Enquanto vídeos falsos da candidata democrata à Presidência dos Estados Unidos, Kamala Harris, se espalham pelas redes sociais mesmo sem atrair muito interesse, autoridades estaduais se preocupam com o que consideram uma forma muito mais perigosa de enganar eleitores antes da eleição: chamadas automáticas de “deepfake”.
Autoridades do Arizona a Vermont estão se preparando para mensagens falsas de áudio enviadas diretamente à casa e aos celulares dos eleitores, longe do escrutínio público, preocupação que cresceu diante do rápido avanço da tecnologia de inteligência artificial generativa.
Diferentemente de fotos e vídeos gerados por IA, que geralmente apresentam sutis sinais de manipulação, como um dedo a mais na mão, por exemplo, especialistas dizem que é muito mais difícil para o eleitor médio detectar uma chamada telefônica falsa.
Antes da eleição de 5 de novembro — que coloca frente a frente a democrata Kamala contra o republicano Donald Trump —, autoridades eleitorais estão em alerta após exemplos recentes de ligações do tipo.
Em janeiro, uma chamada automática imitando o presidente norte-americano, Joe Biden, circulou no estado de New Hampshire, onde pedia que democratas ficassem em casa durante as primárias e “guardassem seus votos para a eleição de novembro”. Em setembro, o consultor político por trás da mensagem recebeu uma multa de 6 milhões de dólares.
“Já vimos exemplos de áudios deepfakes. Não é uma tecnologia imaginária. Já existe”, afirmou a secretária de Estado do Colorado, Jena Griswold.
Amy Cohen, diretora-executiva da Associação Nacional de Diretores de Eleições Estaduais — uma organização não-partidária —, afirmou que os áudios são mais perigosos, porque são difíceis de rastrear e verificar. “Mesmo sem a IA, qualquer autoridade eleitoral passa horas seguindo pistas por causa de chamadas automáticas”, revelou. Isso ocorre porque investigá-las depende que pessoas que as ouvirem reconheçam sua falsidade e reportem às autoridades.
Ela acrescentou que é muito raro autoridades eleitorais receberem a gravação de uma chamada automática. Diante esse cenário, diretores eleitorais avaliam potenciais cenários em treinamentos e discussões ocorridos durante todo o ano, de acordo com entrevistas com autoridades de seis Estados.
Táticas contra as deepfakes
Contra esse novo mal, autoridades estão lançando mão de estratégias antigas.
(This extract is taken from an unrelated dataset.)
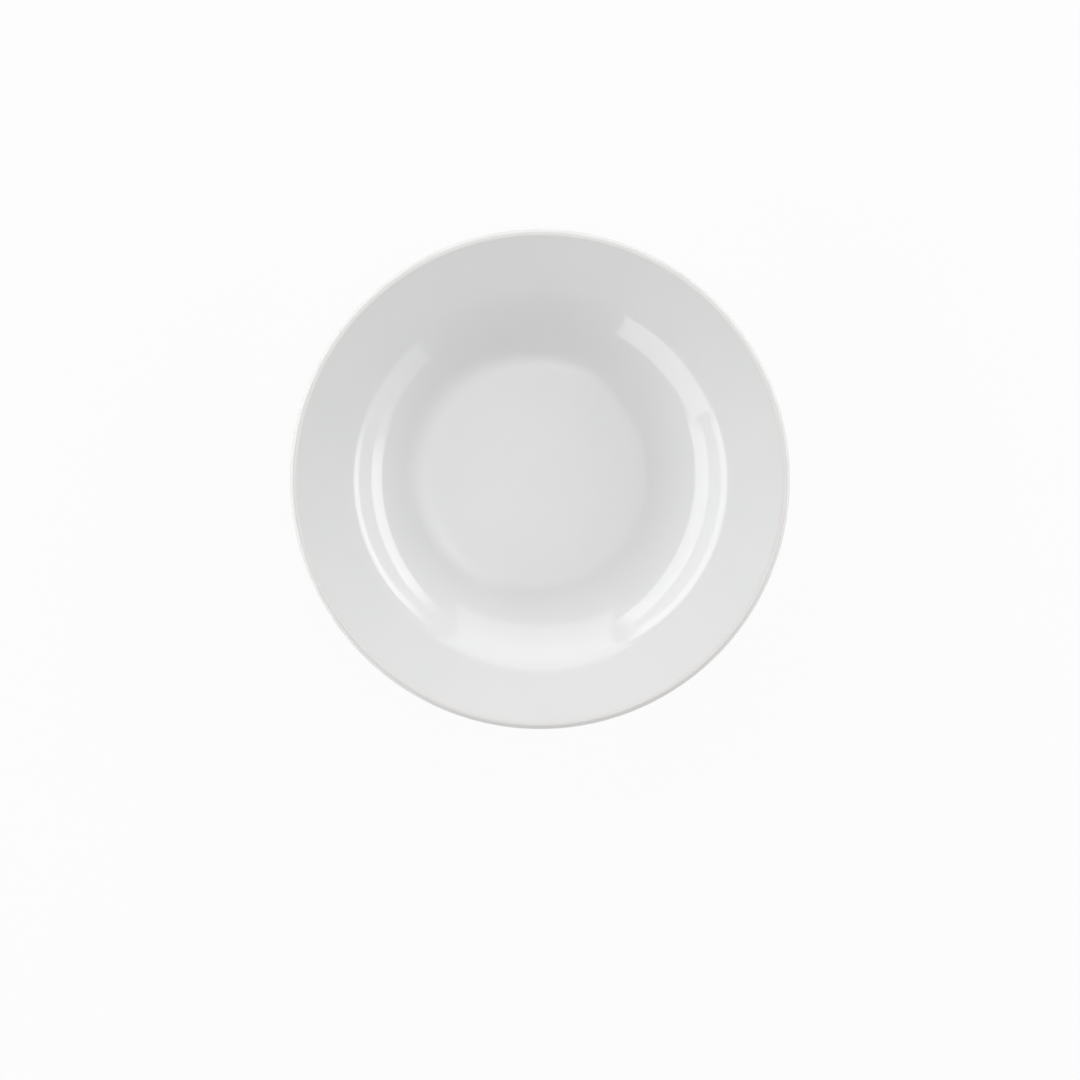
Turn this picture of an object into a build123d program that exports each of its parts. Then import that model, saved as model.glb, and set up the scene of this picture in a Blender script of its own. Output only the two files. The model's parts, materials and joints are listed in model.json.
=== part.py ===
from build123d import *

import os
from math import cos, dist, radians, sin, tan

# Rimmed soup plate in white glazed porcelain. Millimetres, +Z up, origin on the table
# at the centre of the foot ring's standing face.
#
# The plate is turned, so every piece starts as a section in the XZ plane, where a
# sketch's x is the radius and its y is the height, and is revolved about Z.
# The outline drawn first is the dipped plate, with glaze all over it. The fired body is
# that outline taken in by the glaze. What is left between the two is the glaze, in two
# coats, because it is wiped off the ring that the plate stands on.

# --- overall ---
plate_diameter = 230.0
plate_height = 39.5

# --- upper side ---
rim_width = 28.8  # level, from the edge in to where the rim would meet the well's wall
rim_slope = 26.8  # degrees above level
well_slope = 43.0  # degrees above level, the wall's inside
shoulder_radius = 21.0  # rounds the rim over into the well
cove_radius = 46.0  # rounds the wall into the floor
floor_rise = 2.2  # how far the dished floor climbs from its centre to the wall's line

# --- lip ---
lip_crown_radius = 2.3
lip_edge_flat = 0.6  # upright part left of the edge, between its two roundings
lip_band_width = 5.0  # the thicker roll under the edge
lip_band_slope = 12.0  # degrees above level
lip_band_blend = 6.0

# --- underside ---
rim_thickness = 3.5
wall_thickness = 3.7  # at the shoulder; the wall grows thicker towards the base
wall_slope = 44.5  # degrees above level, the wall's outside
base_thickness = 4.4
heel_slope = 25.0  # degrees above level, where the bowl runs into the foot
heel_lead = 0.75  # how far up that slope the heel's long curve begins
crease_radius = 2.5  # the hollow corner under the shoulder

# --- foot ring ---
foot_inset = 6.7  # from the corner of floor and wall in to the ring's outer edge
foot_face_width = 4.2
foot_height = 3.5
foot_outer_flare = 2.4
foot_inner_flare = 1.5
foot_edge_radius = 1.2
foot_root_radius = 1.5  # outside, where the ring meets the bowl
recess_root_radius = 1.0  # inside, where the ring meets the recess's ceiling
recess_depth = 2.3  # at the plate's centre
recess_dome = 0.5  # the ceiling is that much lower beside the foot ring

# --- glaze ---
glaze_thickness = 0.3
glaze_line = 1.0  # height at which the wiped foot ends and the glaze begins
glaze_edge_radius = 0.2

# --- places worked out from the sizes ---
plate_radius = plate_diameter / 2
well_radius = plate_radius - rim_width
dipped_base = -glaze_thickness  # the standing face before its glaze is wiped away


def below(point, slope, thickness):
    """The point a wall's thickness under a sloping face, square to it."""
    lean = radians(slope)
    return point[0] + thickness * sin(lean), point[1] - thickness * cos(lean)


def height_on(point, slope, radius):
    """The height at a radius of the straight line through a point."""
    return point[1] + (radius - point[0]) * tan(radians(slope))


def meet(point_a, slope_a, point_b, slope_b):
    """The corner where two straight lines cross, each given by a point and a slope."""
    rise_a = tan(radians(slope_a))
    rise_b = tan(radians(slope_b))
    gap = point_b[1] - height_on(point_a, slope_a, point_b[0])
    radius = point_b[0] + gap / (rise_a - rise_b)
    return radius, height_on(point_a, slope_a, radius)


def setback(turn):
    """How far from a corner its rounding begins, for a radius of 1."""
    return tan(radians(turn) / 2)


# --- corners of the outline, from the upper side to the foot ---
# The crown rounds off the lip's sharp corner, so that corner stands above the plate.
crown_loss = lip_crown_radius * (tan(radians(rim_slope)) + 1 / cos(radians(rim_slope)) - 1)
lip_corner = (plate_radius, plate_height + crown_loss)
shoulder_corner = (well_radius, height_on(lip_corner, rim_slope, well_radius))
floor_centre = (0.0, recess_depth + base_thickness)
cove_height = floor_centre[1] + floor_rise
cove_drop = shoulder_corner[1] - cove_height
cove_corner = (well_radius - cove_drop / tan(radians(well_slope)), cove_height)

rim_under = below(shoulder_corner, rim_slope, rim_thickness)
wall_under = below(shoulder_corner, wall_slope, wall_thickness)
band_radius = plate_radius - lip_band_width
band_corner = (band_radius, height_on(rim_under, rim_slope, band_radius))
lip_under_corner = (plate_radius, height_on(band_corner, lip_band_slope, plate_radius))
crease_corner = meet(rim_under, rim_slope, wall_under, wall_slope)

# The edge's lower rounding takes what its upper one leaves, down to the upright part.
lip_edge = lip_corner[1] - lip_under_corner[1]
lip_crown_setback = lip_crown_radius * setback(90 + rim_slope)
lip_under_radius = (lip_edge - lip_crown_setback - lip_edge_flat) / setback(90 - lip_band_slope)

foot_radius = cove_corner[0] - foot_inset
foot_top = (foot_radius + foot_outer_flare, foot_height)
heel_corner = meet(foot_top, heel_slope, wall_under, wall_slope)
heel_length = dist(foot_top, heel_corner)
heel_radius = (heel_length - heel_lead) / setback(wall_slope - heel_slope)
foot_outer_edge = (foot_radius, dipped_base)
foot_inner_edge = (foot_radius - foot_face_width, dipped_base)
recess_edge = (foot_inner_edge[0] - foot_inner_flare, recess_depth - recess_dome)
recess_centre = (0.0, recess_depth)

# --- section of the dipped plate, glaze included ---
with BuildSketch(Plane.XZ) as dipped_section:
    with BuildLine():
        TangentArc(recess_centre, recess_edge, tangent=(1, 0))
        Polyline(recess_edge, foot_inner_edge, foot_outer_edge, foot_top, heel_corner)
        Polyline(heel_corner, crease_corner, band_corner, lip_under_corner, lip_corner)
        Polyline(lip_corner, shoulder_corner, cove_corner)
        TangentArc(floor_centre, cove_corner, tangent=(1, 0))
        Line(floor_centre, recess_centre)
    make_face()
    for corner, radius in (
        (cove_corner, cove_radius),
        (shoulder_corner, shoulder_radius),
        (lip_corner, lip_crown_radius),
        (lip_under_corner, lip_under_radius),
        (band_corner, lip_band_blend),
        (crease_corner, crease_radius),
        (heel_corner, heel_radius),
        (foot_top, foot_root_radius),
        (foot_outer_edge, foot_edge_radius),
        (foot_inner_edge, foot_edge_radius),
        (recess_edge, recess_root_radius),
    ):
        fillet(dipped_section.vertices().sort_by_distance((*corner, 0))[0], radius)
    mirror(about=Plane.YZ)

# --- section of the fired body, which is bare on the ring that it stands on ---
with BuildSketch(Plane.XZ) as body_section:
    add(dipped_section.sketch)
    offset(amount=-glaze_thickness)
    split(bisect_by=Plane.YZ)

# --- sections of the glaze: the dipped plate less its body, wiped up to the glaze line ---
wiped_width = foot_top[0] - recess_edge[0]
wiped_height = glaze_line - dipped_base
with BuildSketch(Plane.XZ) as glaze_section:
    add(dipped_section.sketch)
    split(bisect_by=Plane.YZ)
    add(body_section.sketch, mode=Mode.SUBTRACT)
    with Locations((recess_edge[0], dipped_base)):
        Rectangle(wiped_width, wiped_height, align=Align.MIN, mode=Mode.SUBTRACT)
recess_glaze_face, outer_glaze_face = glaze_section.faces().sort_by(SortBy.AREA)

with BuildSketch(Plane.XZ) as outer_glaze_section:
    add(outer_glaze_face)
    fillet(outer_glaze_section.vertices().group_by(Axis.Y)[0].sort_by(Axis.X)[-1], glaze_edge_radius)

with BuildSketch(Plane.XZ) as recess_glaze_section:
    add(recess_glaze_face)
    fillet(recess_glaze_section.vertices().group_by(Axis.Y)[0].sort_by(Axis.X)[0], glaze_edge_radius)

# --- the fired body ---
with BuildPart() as porcelain_body:
    add(body_section.sketch)
    revolve(axis=Axis.Z)
porcelain_body.part.label = "porcelain_body"

# --- the coat of glaze over the upper side, the lip and the outside, down to the foot ---
with BuildPart() as outer_glaze:
    add(outer_glaze_section.sketch)
    revolve(axis=Axis.Z)
outer_glaze.part.label = "outer_glaze"

# --- the coat of glaze under the base, inside the foot ring ---
with BuildPart() as recess_glaze:
    add(recess_glaze_section.sketch)
    revolve(axis=Axis.Z)
recess_glaze.part.label = "recess_glaze"

pieces = (porcelain_body, outer_glaze, recess_glaze)

os.makedirs("parts", exist_ok=True)
for piece in pieces:
    export_step(piece.part, f"parts/{piece.part.label}.step")
    print(piece.part.label, round(piece.part.volume), "mm3", piece.part.is_valid, piece.part.bounding_box())
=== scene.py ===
# %% [markdown]
# # A rimmed soup plate in white glazed porcelain
#
# A plate like this is turned: soft clay spins under a shaped blade, so the whole plate is
# one outline carried round an axis. After the first firing it is dipped in glaze, the glaze
# is wiped off the ring that the plate stands on, and it is fired again.
#
# The lesson follows the same order. It draws the outline from real sizes, turns it with
# Geometry Nodes, gives the bare body and the glaze their finishes, and then sets the camera
# and the studio.

# %% Start from the fixed frame
import json
from math import asin, atan2, ceil, cos, hypot, pi, radians, sin, sqrt, tan

import bmesh
import bpy
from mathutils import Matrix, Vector

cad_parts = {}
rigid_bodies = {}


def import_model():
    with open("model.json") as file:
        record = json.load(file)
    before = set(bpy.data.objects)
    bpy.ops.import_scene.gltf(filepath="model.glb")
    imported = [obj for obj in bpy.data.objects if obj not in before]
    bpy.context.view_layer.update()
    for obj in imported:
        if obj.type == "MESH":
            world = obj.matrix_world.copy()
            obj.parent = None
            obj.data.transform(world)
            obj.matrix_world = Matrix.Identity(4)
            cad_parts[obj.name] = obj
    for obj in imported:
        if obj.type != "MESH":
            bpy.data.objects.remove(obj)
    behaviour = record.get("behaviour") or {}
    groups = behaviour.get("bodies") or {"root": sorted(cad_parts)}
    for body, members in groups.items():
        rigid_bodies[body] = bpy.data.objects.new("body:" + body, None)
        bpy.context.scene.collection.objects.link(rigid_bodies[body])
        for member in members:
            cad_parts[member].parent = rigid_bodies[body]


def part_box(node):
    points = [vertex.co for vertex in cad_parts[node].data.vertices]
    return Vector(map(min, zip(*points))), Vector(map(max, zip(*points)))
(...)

No Colorado, autoridades eleitorais avaliaram como reagiriam se fossem alvo desses áudios deepfakes. Por exemplo, o que fazer se receberem uma ligação com uma voz que parece a secretária de Estado Griswold, instruindo-os a alterar os horários de votação? A instrução da secretária foi para que os cidadãos desliguem a ligação e contatem o gabinete dela se suspeitarem de qualquer coisa fora do normal.
“O problema com a tecnologia de IA é que nós literalmente precisamos treinar a nós mesmos para não confiarmos em nossos olhos e ouvidos”, afirmou.
Outra tática a ser adotada é comum em romances de espionagem, autoridades eleitorais podem criar uma senha secreta com seus colegas como medida adicional para verificar identidades por telefone, revelou Cohen. Autoridades estaduais afirmam que estão particularmente preocupadas com a disseminação de informações falsas dias antes da votação, o que as deixaria com pouco tempo para reagir.
Além de trabalhar com a imprensa, o secretário de Estado de Minnesota, Steve Simon, afirmou que seu gabinete vai listar líderes locais e religiosos que contam com a confiança de suas comunidades para tentar subjugar informações falsas rapidamente.
No Estado rural do Maine, a secretária de Estado, Shenna Bellows, disse que até atos simples, como a colocação de faixas nas cidades e em postos do Corpo de Bombeiros, podem ajudar a espalhar notícias importantes.
Quando milhares de cidadãos de New Hampshire receberam a chamada de “Biden” em janeiro, o secretário de Estado local, David Scanlan, disse que seu gabinete entrou em ação. O procurador-geral estadual e as forças de segurança emitiram um comunicado sobre a chamada falsa, estimulando a cobertura imediata do tema em emissoras regionais de rádio e televisão.
Se houver outro caso, “acho que devemos reagir da mesma forma”, afirmou. “Utilizamos todos os recursos que tínhamos à nossa disposição”. Embora não haja indicações de que a falsa ligação de Biden tenha influenciado eleitores, o incidente mostrou que as autoridades precisam estar preparadas para os novos riscos que surgiram com a invenção da IA. “Foi um alerta para o país”, resumiu.